Luis Fernando Camacho, gouverneur du département de Santa Cruz, a été arrêté le 28 décembre dans le cadre de l’enquête sur le putsch de la droite bolivienne en novembre 2019, et transféré dans le pénitencier de Chonchocoro, une prison de haute sécurité à 30 km de la capitale, La Paz.
Photo : Agences
Il a été incarcéré sur décision d’un juge qui l’a placé en détention préventive pour quatre mois, le temps d’instruire les accusations portées contre lui : « terrorisme » et « coup d’État » contre l’ex-président de gauche, Evo Morales. Son mandat d’arrêt était prêt depuis un an et demi, mais les autorités avaient renoncé à l’appliquer. De ce fait, le gouverneur de Santa Cruz se croyant intouchable multipliait les provocations et ne se privait pas d’émettre des propos subversifs à travers sa chaîne YouTube.
En octobre et novembre 2022, les relations entre la région et le pouvoir s’étaient d’ailleurs tendues en raison de ses revendications. En effet, Luis Fernando Camacho réclamait l’organisation anticipée du recensement de la population, fixé à 2024, afin d’obtenir davantage de subventions. Il avait ainsi provoqué une « grève civique » qui a paralysé son département pendant trente-six jours. Le mardi précédant son arrestation, il faisait savoir qu’il réclamait plus d’autonomie et d’indépendance pour sa région, une région très riche. Il était arrêté le lendemain manu militari : un commando de police barrait la route de son 4X4, brisait les vitres à coup de crosse, inondait le véhicule de gaz lacrymogène et emmenait l’opposant vers un aéroport.

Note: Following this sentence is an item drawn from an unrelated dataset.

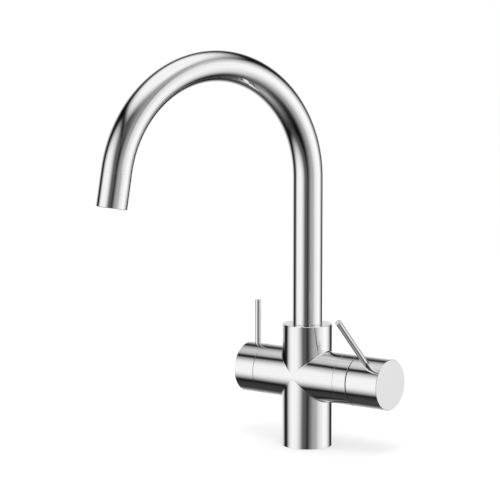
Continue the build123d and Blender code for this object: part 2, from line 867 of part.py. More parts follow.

Dés l’annonce de son arrestation, des manifestations ont éclaté à Santa Cruz et dans les grandes villes de Bolivie, donnant lieu à des affrontements violents entre manifestants et forces de sécurité. Les partisans du gouverneur de Santa Cruz dénoncent une persécution. D’autant plus que son état de santé se révèle fragile en raison d’un problème sanguin. Son avocat a fait savoir qu’il souffrait du « syndrome de Churg-Strauss », une inflammation des vaisseaux sanguins encore méconnue. Un espace lui a alors été aménagé dans la prison afin qu’il puisse recevoir un suivi médical spécialisé. Selon Juan Carlos Limpias, le directeur des établissements pénitentiaires du pays, l’état de santé du prisonnier est « absolument stable » et « les médicaments requis lui sont administrés ».
L’arrestation du gouverneur de Santa Cruz est également à l’origine d’un épisode de tension avec la diplomatie espagnole et chilienne. En effet, les députés Victor González Coello de Portugal du parti Vox accompagné du Chilien Luis Fernando Sánchez se sont rendus tous deux dans le pays andin pour manifester leur soutien au dirigeant de l’opposition emprisonné.
Leurs déclarations mettant en cause l’action de la police dans cette affaire, le ministère des Affaires étrangères, par le biais des canaux diplomatiques respectifs, a demandé à l’ambassade du Royaume d’Espagne et au consulat général du Chili en Bolivie des informations concernant le « statut d’observateurs » que les deux parlementaires ont publiquement déclaré avoir sur le territoire national.
Il a également exprimé son « rejet » des actions des députés, « qui, sans aucune accréditation, se sont arrogé la représentation de leurs gouvernements et/ou Congrès, ce qui constitue une ingérence inacceptable dans les affaires intérieures » du pays latino-américain. Selon Benjamin Blanco, vice-ministre du Commerce extérieur et de l’Intégration, « aucun pays n’est autorisé à intervenir dans des questions qui relèvent essentiellement de la compétence interne des États ». Et finalement, considérant qu’il était venu pour « générer de la violence dans le pays » et qu’il avait commis « des actes troublant l’ordre public », le député espagnol d’extrême droite est sur le point d’être expulsé de Bolivie.